Écrire la vie, c’est ce qu’a fait Annie Ernaux tout au long des dernières décennies. Non pas écrire sa vie, mais bien « écrire la vie », une vie qui est à la fois la sienne, mais celle de beaucoup d’autres, des femmes de sa génération bien sûr, mais de toutes celles suivantes et à venir. Et celle d’hommes aussi. Jamais exclusive, toujours inclusive, c’est aussi cela Annie Ernaux et c’est peut-être cela justement qui inquiète certain.e.s. Car, comme l’a rappelé Johan Faerber dans sa tribune du 10 octobre 2022, « rarement, en effet, on a pu assister à un tel déchaînement de haine à l’égard d’une autrice qui, pourtant, depuis l’attribution du prix Renaudot pour La Place en 1984, jouit d’une vaillante reconnaissance critique et d’un plein succès public que chacune de ses parutions successives depuis lors reconduit avec une remarquable constance ».

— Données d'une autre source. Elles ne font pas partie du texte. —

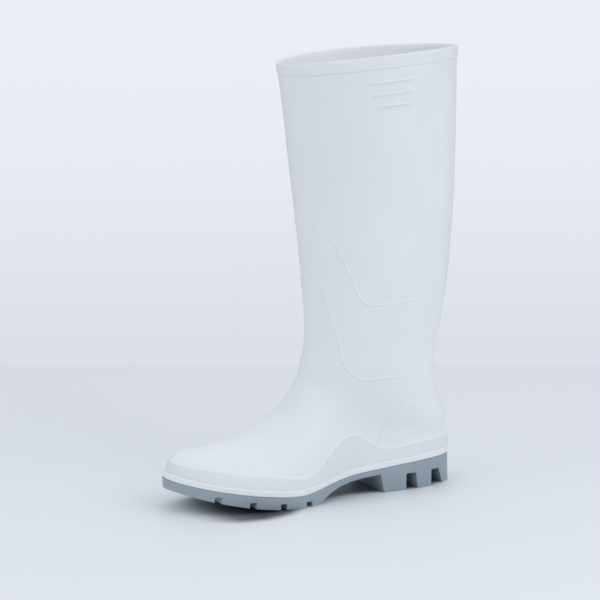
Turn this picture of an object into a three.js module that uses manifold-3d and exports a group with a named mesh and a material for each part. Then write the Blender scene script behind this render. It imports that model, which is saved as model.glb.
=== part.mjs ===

Pourquoi un tel déchaînement ? Probablement pour toutes les raisons qui ont fait d’elle un Prix Nobel de littérature, mais aussi parce qu’elle est une autrice vraie et une femme pleine et entière, pour qui le pouvoir n’a jamais constitué un enjeu. Elle a consacré sa vie à l’écriture, elle nous fait depuis plus d’un demi-siècle le cadeau de son travail d’écriture et incarne en ce sens ce que Roland Barthes définissait précisément comme étant LA littérature : « Le langage n’est pas le prédicat d’un sujet, inexprimable ou qu’il servirait à exprimer, il est le sujet. Il me semble (et je ne crois pas être le seul à le penser) que c’est cela très précisément qui définit la littérature. » (Critique et vérité, p. 70)

Peut-être serait-il enfin temps que la critique soit à la hauteur de la littérature ? « Le critique ne peut dire « n’importe quoi » », car « la parole […] est guidée par les contraintes formelles du sens : on ne fait pas du sens n’importe comment ». (Critique et vérité, p. 65) Ce texte de 1966 mériterait d’être relu pour que la critique (re)trouve sa légitimité, une critique fondée donc, responsable et juste. Il n’est pas interdit de rêver tout haut.